Experimental studies of double diffusive layers were usually performed by heating from bellow an initial stable salt gradient which has a similar effect to solar radiation absorption in salt stratified layer. When a stable salt gradient layer is heated from below, a series of convective layers separated by thin density interfaces could be formed. Turner [5] was the first to perform, in laboratory, quantitative studies of this phenomenon, concentrating on the dynamics of the first mixed layer which appears near the heating surface, and the formation of the second layer above it. Huppert and Linden [6] extended this formulation to predict the evolution of the following layers.
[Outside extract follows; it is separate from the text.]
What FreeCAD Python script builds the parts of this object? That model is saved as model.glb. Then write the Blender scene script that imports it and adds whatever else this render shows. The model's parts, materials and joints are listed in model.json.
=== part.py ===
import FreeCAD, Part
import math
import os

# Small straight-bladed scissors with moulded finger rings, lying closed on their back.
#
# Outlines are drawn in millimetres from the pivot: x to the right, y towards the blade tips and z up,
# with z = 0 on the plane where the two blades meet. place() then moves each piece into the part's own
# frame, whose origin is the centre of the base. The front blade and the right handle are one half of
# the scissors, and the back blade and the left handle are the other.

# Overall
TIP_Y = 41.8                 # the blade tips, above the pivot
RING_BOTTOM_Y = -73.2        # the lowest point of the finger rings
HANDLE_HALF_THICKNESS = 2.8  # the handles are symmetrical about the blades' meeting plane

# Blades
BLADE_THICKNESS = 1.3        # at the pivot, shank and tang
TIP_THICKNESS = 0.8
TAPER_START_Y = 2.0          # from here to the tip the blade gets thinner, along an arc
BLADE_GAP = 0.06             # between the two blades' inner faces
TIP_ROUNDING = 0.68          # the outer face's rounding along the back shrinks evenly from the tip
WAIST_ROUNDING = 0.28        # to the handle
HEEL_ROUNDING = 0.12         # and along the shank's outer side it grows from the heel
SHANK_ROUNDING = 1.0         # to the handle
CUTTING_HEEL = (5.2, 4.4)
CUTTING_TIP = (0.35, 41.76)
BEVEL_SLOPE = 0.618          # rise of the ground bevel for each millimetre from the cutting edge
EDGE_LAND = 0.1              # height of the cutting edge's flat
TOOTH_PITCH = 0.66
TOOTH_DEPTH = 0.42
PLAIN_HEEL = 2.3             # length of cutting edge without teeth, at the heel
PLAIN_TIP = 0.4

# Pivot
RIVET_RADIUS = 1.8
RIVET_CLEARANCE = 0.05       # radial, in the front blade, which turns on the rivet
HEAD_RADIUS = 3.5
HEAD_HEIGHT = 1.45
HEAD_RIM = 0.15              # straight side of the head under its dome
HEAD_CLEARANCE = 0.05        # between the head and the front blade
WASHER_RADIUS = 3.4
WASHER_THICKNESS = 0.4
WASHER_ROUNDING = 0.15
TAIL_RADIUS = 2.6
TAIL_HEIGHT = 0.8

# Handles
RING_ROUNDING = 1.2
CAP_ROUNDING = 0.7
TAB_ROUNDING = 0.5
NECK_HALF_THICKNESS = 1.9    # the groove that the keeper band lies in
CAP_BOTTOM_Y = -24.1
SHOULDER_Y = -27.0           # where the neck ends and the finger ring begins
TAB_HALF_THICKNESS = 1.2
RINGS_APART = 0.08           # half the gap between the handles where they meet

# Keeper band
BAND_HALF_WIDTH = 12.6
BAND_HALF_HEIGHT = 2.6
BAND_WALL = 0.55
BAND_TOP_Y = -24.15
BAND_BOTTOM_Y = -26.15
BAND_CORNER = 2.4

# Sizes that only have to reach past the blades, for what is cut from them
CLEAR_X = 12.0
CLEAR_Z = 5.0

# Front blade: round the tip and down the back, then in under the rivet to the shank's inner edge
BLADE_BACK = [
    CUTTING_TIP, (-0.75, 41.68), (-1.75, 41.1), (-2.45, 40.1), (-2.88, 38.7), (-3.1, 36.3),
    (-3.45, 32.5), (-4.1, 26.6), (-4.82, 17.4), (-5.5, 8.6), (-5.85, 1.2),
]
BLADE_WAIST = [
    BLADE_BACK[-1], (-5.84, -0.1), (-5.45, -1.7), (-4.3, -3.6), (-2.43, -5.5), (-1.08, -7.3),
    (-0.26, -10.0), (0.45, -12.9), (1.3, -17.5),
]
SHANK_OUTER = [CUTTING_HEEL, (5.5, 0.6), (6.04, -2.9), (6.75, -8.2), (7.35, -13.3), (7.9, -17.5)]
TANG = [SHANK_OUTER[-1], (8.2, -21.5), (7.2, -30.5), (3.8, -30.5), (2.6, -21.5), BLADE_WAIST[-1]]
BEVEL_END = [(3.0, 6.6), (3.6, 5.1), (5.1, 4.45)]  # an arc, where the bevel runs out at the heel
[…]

The density interfaces that separate convective layers from gradient zones, this last with more or less thickness, are subject not only to double diffusive instabilities but also to other types of instabilities, namely the effect of the adjacent convective motions. The rates of salt transported diffusively from the density interface and convectively into the mixed regions determine the evolution of the thickness and stability of these interfaces [7], and consequently the growth rate of convective zones.

The present work consists on the laboratory study of double diffusive systems. A salt stratified layer with an initial linear concentration gradient was heated from bellow at a prescribed temperature. With the present work the flow visualization technique Particle Image Velocimetry (PIV) [8] was implemented to obtain the velocity fields and the patterns of convective zones and Shadowgraph technique was used to identify the position of the interfaces. We present results of the evolution of a double diffusive layer, namely, the evolution of the salinity and temperature vertical profiles, and we compare these profiles with Veronis’s stabilities criterions. The effects of convective zones on the behaviour of densities interfaces are also analysed.